▶ [PROVIDED MATERIAL]:
⁂

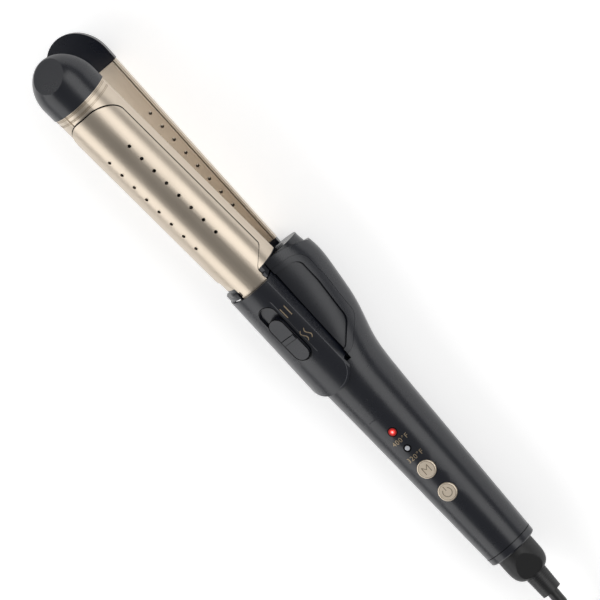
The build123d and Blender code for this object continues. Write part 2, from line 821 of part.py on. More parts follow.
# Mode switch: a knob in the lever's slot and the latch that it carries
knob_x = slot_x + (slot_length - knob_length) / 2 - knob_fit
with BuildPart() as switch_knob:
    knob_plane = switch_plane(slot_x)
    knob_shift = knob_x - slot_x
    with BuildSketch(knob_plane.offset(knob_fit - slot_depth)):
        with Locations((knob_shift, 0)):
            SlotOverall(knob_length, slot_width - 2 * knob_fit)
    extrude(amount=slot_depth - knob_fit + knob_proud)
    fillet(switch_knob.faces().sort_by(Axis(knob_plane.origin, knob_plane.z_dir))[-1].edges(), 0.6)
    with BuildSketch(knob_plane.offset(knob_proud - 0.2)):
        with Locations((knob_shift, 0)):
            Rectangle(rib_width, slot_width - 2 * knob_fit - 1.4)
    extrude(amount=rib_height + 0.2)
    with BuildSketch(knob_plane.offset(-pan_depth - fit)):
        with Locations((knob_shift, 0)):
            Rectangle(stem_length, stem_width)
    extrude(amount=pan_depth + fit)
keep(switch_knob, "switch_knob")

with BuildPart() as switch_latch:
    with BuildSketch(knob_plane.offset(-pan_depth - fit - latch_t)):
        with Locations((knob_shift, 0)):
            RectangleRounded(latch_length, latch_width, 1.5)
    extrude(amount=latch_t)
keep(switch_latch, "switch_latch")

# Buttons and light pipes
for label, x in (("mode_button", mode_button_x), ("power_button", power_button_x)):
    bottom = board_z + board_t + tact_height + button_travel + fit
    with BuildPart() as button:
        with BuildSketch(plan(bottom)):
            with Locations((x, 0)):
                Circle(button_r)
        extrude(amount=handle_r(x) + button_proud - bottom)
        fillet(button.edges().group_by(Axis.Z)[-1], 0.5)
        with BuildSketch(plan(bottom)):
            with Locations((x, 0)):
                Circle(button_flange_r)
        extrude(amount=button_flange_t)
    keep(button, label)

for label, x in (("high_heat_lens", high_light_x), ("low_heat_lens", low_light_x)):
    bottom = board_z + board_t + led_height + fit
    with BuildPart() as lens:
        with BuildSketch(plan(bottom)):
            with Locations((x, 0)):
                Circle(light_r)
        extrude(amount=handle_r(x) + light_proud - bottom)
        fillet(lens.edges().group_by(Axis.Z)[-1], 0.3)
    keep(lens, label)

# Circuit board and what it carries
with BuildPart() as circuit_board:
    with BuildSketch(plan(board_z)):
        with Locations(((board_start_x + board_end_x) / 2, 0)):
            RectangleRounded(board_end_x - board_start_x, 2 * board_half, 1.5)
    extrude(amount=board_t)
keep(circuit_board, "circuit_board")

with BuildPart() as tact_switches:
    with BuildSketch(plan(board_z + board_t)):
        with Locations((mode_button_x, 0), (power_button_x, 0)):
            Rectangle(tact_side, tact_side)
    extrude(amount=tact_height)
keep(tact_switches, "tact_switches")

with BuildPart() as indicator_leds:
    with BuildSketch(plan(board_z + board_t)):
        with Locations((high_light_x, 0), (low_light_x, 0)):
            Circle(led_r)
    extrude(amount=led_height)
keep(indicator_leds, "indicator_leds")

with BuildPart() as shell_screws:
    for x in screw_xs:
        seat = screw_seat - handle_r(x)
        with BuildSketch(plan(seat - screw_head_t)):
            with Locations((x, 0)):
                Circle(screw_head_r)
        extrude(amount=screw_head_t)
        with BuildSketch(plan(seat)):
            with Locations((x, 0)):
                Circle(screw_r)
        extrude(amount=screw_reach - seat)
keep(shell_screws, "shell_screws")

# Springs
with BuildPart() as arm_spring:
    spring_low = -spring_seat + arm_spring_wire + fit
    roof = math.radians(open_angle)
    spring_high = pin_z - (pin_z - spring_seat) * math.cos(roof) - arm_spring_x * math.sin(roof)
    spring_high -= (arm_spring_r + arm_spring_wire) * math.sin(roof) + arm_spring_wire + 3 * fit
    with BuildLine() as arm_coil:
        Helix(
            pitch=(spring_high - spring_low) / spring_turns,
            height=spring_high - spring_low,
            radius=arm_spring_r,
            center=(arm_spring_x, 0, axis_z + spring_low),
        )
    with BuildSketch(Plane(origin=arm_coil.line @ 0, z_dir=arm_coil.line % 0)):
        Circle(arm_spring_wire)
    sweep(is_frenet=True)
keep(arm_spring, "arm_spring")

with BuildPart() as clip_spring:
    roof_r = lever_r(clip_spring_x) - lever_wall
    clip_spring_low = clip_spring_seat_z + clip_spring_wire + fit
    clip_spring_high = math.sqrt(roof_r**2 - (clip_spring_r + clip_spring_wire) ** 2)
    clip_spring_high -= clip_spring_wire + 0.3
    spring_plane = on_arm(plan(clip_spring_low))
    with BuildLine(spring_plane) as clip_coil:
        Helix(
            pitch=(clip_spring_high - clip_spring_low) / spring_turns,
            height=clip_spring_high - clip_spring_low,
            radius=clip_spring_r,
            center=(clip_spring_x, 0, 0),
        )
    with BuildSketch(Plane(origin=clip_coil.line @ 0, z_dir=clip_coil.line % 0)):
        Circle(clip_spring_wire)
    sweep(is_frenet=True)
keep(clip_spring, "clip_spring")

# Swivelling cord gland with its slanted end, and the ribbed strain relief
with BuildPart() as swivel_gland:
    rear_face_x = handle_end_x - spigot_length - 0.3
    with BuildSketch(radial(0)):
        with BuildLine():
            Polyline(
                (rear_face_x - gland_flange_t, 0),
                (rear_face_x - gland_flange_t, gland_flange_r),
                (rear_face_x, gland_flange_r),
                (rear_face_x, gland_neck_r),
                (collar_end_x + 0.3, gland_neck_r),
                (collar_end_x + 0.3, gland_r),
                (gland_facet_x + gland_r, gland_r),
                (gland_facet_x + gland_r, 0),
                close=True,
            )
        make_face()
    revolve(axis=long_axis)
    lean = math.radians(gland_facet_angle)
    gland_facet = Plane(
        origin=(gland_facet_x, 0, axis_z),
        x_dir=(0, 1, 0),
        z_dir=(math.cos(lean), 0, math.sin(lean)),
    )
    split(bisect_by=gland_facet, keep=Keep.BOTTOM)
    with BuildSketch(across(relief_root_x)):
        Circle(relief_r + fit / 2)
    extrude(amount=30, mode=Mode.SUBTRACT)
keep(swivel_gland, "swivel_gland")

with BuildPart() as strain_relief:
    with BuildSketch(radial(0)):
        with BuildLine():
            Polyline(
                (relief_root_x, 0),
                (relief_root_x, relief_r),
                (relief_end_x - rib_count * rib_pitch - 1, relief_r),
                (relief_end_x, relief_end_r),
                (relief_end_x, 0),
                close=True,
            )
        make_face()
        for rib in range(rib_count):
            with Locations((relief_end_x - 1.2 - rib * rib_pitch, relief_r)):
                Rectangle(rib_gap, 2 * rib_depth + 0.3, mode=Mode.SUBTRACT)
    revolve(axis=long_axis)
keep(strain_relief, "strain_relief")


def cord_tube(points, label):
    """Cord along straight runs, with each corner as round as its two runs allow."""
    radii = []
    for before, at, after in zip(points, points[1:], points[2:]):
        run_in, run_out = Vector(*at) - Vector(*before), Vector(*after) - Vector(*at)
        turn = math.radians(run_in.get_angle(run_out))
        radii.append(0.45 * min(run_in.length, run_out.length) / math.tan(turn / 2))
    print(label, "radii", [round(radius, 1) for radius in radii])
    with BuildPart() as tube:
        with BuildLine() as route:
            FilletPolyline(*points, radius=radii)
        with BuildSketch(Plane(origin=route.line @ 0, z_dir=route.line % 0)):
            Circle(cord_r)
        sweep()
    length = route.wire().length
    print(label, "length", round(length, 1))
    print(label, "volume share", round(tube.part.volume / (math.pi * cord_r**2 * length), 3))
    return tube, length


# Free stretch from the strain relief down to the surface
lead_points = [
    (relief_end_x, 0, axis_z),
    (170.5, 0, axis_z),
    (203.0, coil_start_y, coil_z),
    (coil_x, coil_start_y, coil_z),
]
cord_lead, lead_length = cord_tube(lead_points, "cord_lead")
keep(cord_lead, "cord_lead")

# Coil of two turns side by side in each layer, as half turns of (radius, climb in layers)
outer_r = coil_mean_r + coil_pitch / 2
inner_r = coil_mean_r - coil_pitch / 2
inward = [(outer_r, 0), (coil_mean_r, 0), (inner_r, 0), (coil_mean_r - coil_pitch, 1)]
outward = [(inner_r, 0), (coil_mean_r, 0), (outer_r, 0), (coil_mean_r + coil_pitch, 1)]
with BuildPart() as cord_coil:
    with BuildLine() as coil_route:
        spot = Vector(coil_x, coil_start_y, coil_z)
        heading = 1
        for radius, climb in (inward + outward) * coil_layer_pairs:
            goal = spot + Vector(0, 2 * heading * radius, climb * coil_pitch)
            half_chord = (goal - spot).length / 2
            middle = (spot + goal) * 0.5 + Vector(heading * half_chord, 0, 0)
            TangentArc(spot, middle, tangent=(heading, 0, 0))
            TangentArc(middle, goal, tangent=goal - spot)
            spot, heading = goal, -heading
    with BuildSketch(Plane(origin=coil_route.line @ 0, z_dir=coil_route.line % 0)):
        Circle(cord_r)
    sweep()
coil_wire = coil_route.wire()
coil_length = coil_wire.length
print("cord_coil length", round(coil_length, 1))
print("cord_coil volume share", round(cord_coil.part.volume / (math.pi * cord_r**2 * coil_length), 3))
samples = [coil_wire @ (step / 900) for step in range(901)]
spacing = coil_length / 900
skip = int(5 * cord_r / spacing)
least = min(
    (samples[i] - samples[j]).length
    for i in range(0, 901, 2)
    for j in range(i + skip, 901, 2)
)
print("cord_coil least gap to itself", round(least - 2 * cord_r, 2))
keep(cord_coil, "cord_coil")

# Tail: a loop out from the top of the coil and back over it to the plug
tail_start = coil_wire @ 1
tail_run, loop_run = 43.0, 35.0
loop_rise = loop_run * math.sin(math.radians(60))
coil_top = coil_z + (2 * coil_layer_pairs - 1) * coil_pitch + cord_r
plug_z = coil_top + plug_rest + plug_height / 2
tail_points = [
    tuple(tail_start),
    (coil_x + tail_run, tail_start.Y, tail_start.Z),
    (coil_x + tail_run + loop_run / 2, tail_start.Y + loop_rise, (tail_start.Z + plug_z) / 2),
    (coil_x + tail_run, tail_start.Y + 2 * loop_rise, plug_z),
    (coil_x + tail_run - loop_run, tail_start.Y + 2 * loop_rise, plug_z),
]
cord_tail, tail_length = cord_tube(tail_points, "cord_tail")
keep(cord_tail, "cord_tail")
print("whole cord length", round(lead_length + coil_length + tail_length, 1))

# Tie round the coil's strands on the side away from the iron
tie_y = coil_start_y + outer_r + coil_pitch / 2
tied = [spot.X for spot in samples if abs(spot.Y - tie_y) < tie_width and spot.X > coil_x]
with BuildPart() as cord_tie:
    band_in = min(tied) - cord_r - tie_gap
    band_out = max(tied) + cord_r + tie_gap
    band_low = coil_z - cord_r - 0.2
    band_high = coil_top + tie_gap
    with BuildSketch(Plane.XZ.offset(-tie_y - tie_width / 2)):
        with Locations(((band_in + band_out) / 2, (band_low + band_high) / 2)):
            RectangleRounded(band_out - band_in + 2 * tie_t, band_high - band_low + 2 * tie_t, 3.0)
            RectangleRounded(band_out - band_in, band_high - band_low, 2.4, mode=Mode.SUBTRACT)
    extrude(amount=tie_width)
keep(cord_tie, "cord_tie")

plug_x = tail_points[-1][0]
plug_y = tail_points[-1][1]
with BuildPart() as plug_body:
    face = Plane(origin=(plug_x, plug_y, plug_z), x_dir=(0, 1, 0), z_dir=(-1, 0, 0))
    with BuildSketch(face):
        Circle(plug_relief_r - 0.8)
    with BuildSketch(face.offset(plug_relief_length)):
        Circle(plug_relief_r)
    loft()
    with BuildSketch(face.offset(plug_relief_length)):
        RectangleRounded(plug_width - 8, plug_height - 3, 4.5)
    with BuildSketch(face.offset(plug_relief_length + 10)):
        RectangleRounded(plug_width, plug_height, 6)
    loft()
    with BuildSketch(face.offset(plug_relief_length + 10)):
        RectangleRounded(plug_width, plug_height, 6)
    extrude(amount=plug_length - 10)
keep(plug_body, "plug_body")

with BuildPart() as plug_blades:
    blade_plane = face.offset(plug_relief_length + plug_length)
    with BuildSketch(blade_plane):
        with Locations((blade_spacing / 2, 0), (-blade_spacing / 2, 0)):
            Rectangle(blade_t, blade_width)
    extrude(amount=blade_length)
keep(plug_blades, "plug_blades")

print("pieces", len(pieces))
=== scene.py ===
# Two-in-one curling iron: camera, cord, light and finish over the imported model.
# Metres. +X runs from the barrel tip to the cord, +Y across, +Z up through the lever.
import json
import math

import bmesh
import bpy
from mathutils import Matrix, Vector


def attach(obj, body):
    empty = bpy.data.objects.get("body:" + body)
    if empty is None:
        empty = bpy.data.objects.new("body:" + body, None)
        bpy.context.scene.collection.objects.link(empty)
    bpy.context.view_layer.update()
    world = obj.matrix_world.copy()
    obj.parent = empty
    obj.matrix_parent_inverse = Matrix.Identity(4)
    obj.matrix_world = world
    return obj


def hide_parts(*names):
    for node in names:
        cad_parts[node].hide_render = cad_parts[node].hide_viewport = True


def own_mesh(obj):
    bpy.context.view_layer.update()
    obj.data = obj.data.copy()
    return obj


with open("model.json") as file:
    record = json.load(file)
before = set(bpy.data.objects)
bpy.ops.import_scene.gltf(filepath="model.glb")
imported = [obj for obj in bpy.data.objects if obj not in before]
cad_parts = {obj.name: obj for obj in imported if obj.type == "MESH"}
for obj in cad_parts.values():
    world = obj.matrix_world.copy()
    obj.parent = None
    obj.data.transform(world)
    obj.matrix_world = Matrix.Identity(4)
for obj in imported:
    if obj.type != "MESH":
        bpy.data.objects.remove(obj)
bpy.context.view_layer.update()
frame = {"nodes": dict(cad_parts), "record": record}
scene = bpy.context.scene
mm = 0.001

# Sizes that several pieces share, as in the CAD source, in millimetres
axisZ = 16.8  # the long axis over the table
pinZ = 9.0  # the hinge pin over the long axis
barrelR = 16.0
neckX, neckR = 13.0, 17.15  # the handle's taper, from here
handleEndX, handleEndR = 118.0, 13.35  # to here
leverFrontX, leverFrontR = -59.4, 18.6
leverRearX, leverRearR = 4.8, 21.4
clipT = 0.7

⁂

▶ [EXERCISE PROMPT]: Look over the listing. Pull out every line with the string "data" in it.

▶ [SOLUTION TO THE PROBLEM]:
    empty = bpy.data.objects.get("body:" + body)
        empty = bpy.data.objects.new("body:" + body, None)
    obj.data = obj.data.copy()
before = set(bpy.data.objects)
imported = [obj for obj in bpy.data.objects if obj not in before]
    obj.data.transform(world)
        bpy.data.objects.remove(obj)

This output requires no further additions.